Anand contends, however, that it incurred the following compensable damages as a result of Dilip Patel's acts: costs incurred in the renovation of the hotel, the costs of the ground lease payments, the costs associated with franchise and application fees for the hotel, and the costs of mechanic's liens that encumbered the property. We disagree. Anand failed to establish that Dilip Patel's actions were a proximate cause of these costs. See Murray v. Hadid, 238 Va. 722, 730-31, 385 S.E.2d 898, 903-04 (1989). For example, Anand incurred costs and expenses associated with the ground lease payments and fees, as well as renovation expenses, in its attempt to develop the hotel.

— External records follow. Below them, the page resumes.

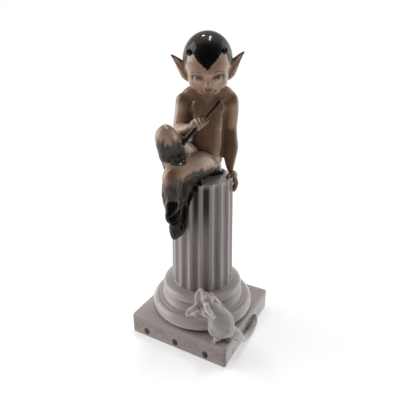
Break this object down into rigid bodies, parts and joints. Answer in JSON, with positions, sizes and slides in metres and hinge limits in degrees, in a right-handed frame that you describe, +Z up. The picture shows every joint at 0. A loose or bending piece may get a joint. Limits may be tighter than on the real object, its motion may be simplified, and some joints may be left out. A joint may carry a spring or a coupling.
{
  "type": "faun statue",
  "caption": "Glazed porcelain figurine of a seated boy faun with a flute on a fluted column, with a small animal on the square plinth.",
  "frame": {"origin": "centre of the square plinth's underside", "axes": "+Z up, -Y out of the plinth's front, +X to the right seen from the front"},
  "size_m": [0.0833, 0.08, 0.2162],
  "materials": {
    "glazed_porcelain": "clear glossy glaze over porcelain, underglaze colours from pale warm grey to brown and near black"
  },
  "bodies": {
    "root": {"faun_on_column": "glazed_porcelain"}
  },
  "joints": []
}
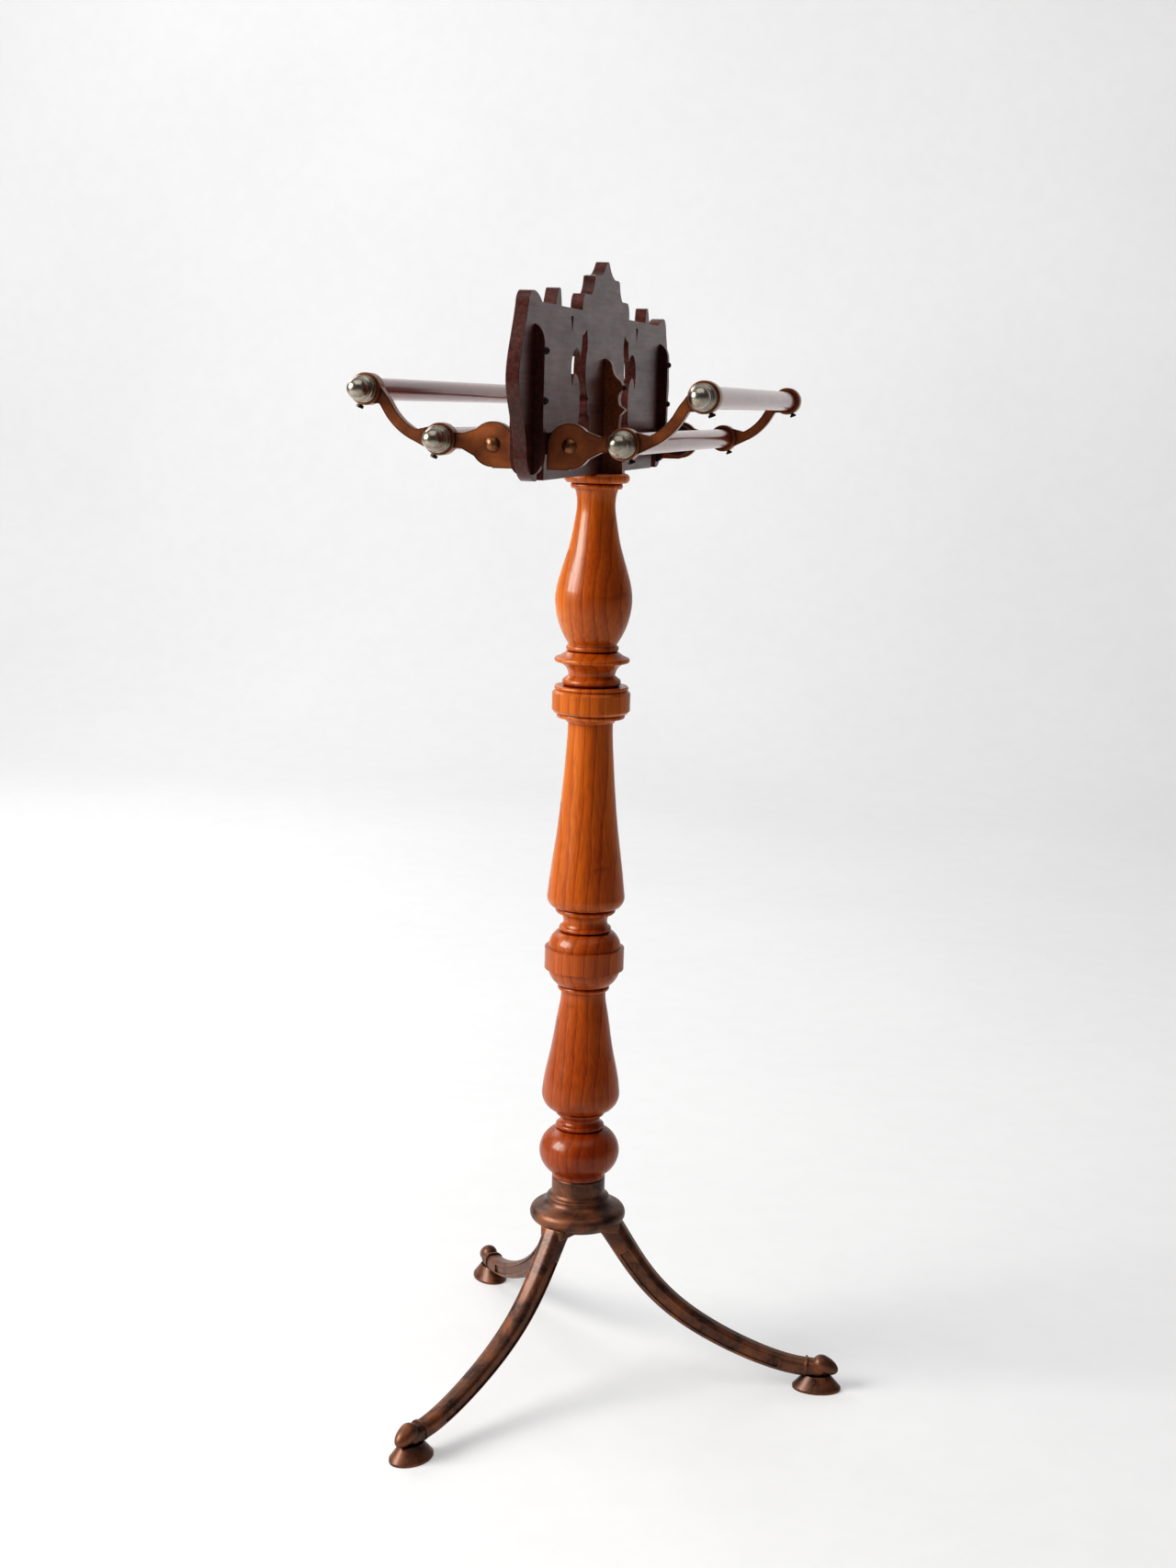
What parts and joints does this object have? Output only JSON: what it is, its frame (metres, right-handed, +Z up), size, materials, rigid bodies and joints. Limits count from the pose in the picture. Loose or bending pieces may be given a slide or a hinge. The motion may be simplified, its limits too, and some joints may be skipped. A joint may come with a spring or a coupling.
{
  "type": "folding sheet rack on tripod pillar",
  "caption": "Floor-standing rack: turned wooden pillar on a cast tripod, fretwork board on top and a hinged two-rod wing on each side forming V-shaped troughs.",
  "frame": {"origin": "pillar axis at floor level, under the middle of the tripod", "axes": "+Z up along the pillar, Y along the fretwork board and the rods, the wings open towards +X and -X"},
  "size_m": [0.3215, 0.474, 0.8154],
  "materials": {
    "turned_wood": "glossy varnish over orange-brown turned wood",
    "dark_wood": "dark polished mahogany",
    "bracket_wood": "polished brown wood",
    "rod_wood": "glossy red-brown varnish",
    "bronzed_iron": "dark brown lacquer worn to copper bronze",
    "bronzed_arm": "satin bronze lacquer",
    "nickel": "tarnished nickel plate",
    "dark_screw": "blackened steel",
    "bolt_steel": "plain steel",
    "bolt_bronze": "aged bronze"
  },
  "bodies": {
    "root": {"pillar": "turned_wood", "tripod_hub": "bronzed_iron", "pillar_bolt": "bolt_steel", "pillar_washer": "bolt_steel", "leg_right": "bronzed_iron", "leg_back": "bronzed_iron", "leg_front": "bronzed_iron", "leg_screws": "bolt_steel", "fret_board": "dark_wood", "pivot_board_back": "dark_wood", "pivot_board_front": "dark_wood", "end_strip_right_back": "dark_wood", "end_strip_right_front": "dark_wood", "end_strip_left_back": "dark_wood", "end_strip_left_front": "dark_wood", "centre_bracket_right": "bracket_wood", "centre_bracket_left": "bracket_wood", "strip_screws": "dark_screw", "bracket_screws": "dark_screw", "pivot_bolts": "bolt_bronze", "pivot_washers": "bolt_steel", "pivot_nuts": "bolt_steel"},
    "right_wing": {"right_arm_back": "bronzed_arm", "right_arm_front": "bronzed_arm", "right_inner_rod": "rod_wood", "right_inner_cap_back": "nickel", "right_inner_cap_front": "nickel", "right_outer_rod": "rod_wood", "right_outer_cap_back": "nickel", "right_outer_cap_front": "nickel", "right_set_screws": "dark_screw"},
    "left_wing": {"left_arm_back": "bronzed_arm", "left_arm_front": "bronzed_arm", "left_inner_rod": "rod_wood", "left_inner_cap_back": "nickel", "left_inner_cap_front": "nickel", "left_outer_rod": "rod_wood", "left_outer_cap_back": "nickel", "left_outer_cap_front": "nickel", "left_set_screws": "dark_screw"}
  },
  "joints": [
    {"name": "right_wing_fold", "type": "hinge", "parent": "root", "child": "right_wing", "pos_m": [0.0244, 0, 0.6928], "axis": [0, -1, 0], "range_deg": [0, 68]},
    {"name": "left_wing_fold", "type": "hinge", "parent": "root", "child": "left_wing", "pos_m": [-0.0244, 0, 0.6928], "axis": [0, 1, 0], "range_deg": [0, 68]}
  ]
}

Additionally, the mechanic's liens were not proximately caused by any act committed by Dilip Patel.
V.
We will reverse that portion of the judgment that included damages that are not recoverable and we will reduce the jury's verdict of compensatory damages to $23,148.77, and we will enter final judgment in favor of Anand. We will also enter final judgment in favor of Anand on the punitive damage award because that award is not the subject of any assignment of error in this appeal.
Affirmed in part, reversed in part, modified in part, and final judgment.